Improvement of intraoperative somatosensory evoked potentials by etomidate.

Use of somatosensory evoked potentials (SSEPs) for monitoring of the nervous system during corrective surgery on the spine has stimulated interest in the effect of anesthetics on SSEPs. Inhalation anesthetics have generally demonstrated a dose-dependent depression of amplitude and increase in latency, with intravenous agents generally showing lesser depression of amplitude and latency. This suggested to many that a narcotic-based anesthetic technique may be superior when monitoring patients with lowamplitude evoked responses. A particular monitoring challenge occurs in patients in whom preexisting neural abnormalities may make monitoring difficult. These patients may be at greater risk for neural complications, making monitoring most important at a time when it is also most difficult (1).
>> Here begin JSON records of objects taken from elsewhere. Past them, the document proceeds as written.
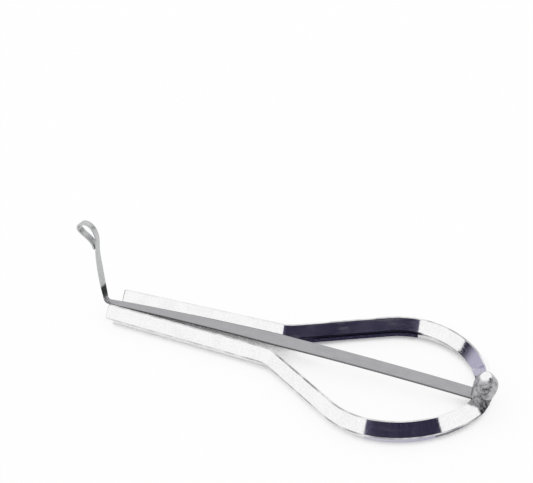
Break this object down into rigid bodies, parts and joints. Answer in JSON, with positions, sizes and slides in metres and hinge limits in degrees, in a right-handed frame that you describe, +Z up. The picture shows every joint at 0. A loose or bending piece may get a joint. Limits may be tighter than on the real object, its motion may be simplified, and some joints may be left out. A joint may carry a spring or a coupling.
{
  "type": "jaw harp",
  "caption": "Small jaw harp: a diamond-section steel bar bent to a pear-shaped bow with two long arms, and a sprung steel reed between them that turns up into a trigger with an eye.",
  "frame": {"origin": "on the frame's flat underside, in the middle of the crown, where the reed is staked", "axes": "+X from the arms' ends to the head, +Y across the arms, +Z up, the way that the trigger points"},
  "size_m": [0.0961, 0.0372, 0.0239],
  "materials": {
    "plated_steel": "bright plating on steel bar",
    "spring_steel": "dull grey rolled spring strip"
  },
  "bodies": {
    "body": {"frame": "plated_steel", "reed_root": "spring_steel"},
    "blade": {"reed_blade": "spring_steel"},
    "shank": {"reed_shank": "spring_steel"},
    "tip": {"reed_tip": "spring_steel"}
  },
  "joints": [
    {"name": "reed_flex", "type": "hinge", "parent": "body", "child": "blade", "pos_m": [-0.0173, 0, 0.00351], "axis": [0, 1, 0], "range_deg": [-5.5, 5.5], "stiffness_Nm_per_rad": 0.42},
    {"name": "shank_flex", "type": "hinge", "parent": "blade", "child": "shank", "pos_m": [-0.04455, 0, 0.00403], "axis": [0, 1, 0], "range_deg": [-3.3, 3.3]},
    {"name": "tip_flex", "type": "hinge", "parent": "shank", "child": "tip", "pos_m": [-0.07505, 0, 0.00351], "axis": [0, 1, 0], "range_deg": [-1.1, 1.1]}
  ],
  "couplings": [
    {"joint": "shank_flex", "follows": "reed_flex", "ratio": 0.6},
    {"joint": "tip_flex", "follows": "reed_flex", "ratio": 0.2}
  ]
}
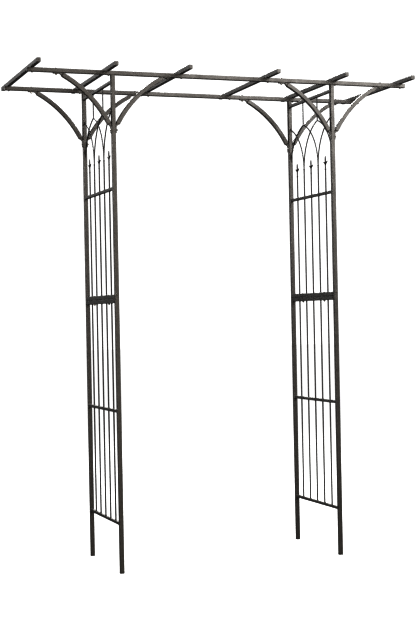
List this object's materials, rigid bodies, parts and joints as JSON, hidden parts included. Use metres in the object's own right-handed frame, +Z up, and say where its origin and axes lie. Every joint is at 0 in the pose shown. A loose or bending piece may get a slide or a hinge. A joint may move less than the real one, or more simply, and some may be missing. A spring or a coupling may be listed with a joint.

As with the following case, the intraoperative evoked responses may be too poor to be reliably monitored. An anesthetic that would increase the amplitude of evoked responses might make the response usable for monitoring. Etomidate may be such an agent. As shown in several studies ( 2 4 , etomidate increases the amplitude of cortically derived median nerve SSEPs. We now report a case in which the introduction of etomidate during a narcotic anesthetic improved SSEPs responses from posterior tibial nerve stimulation and allowed the patient's neural function to be monitored when it would otherwise have been considered unreliable.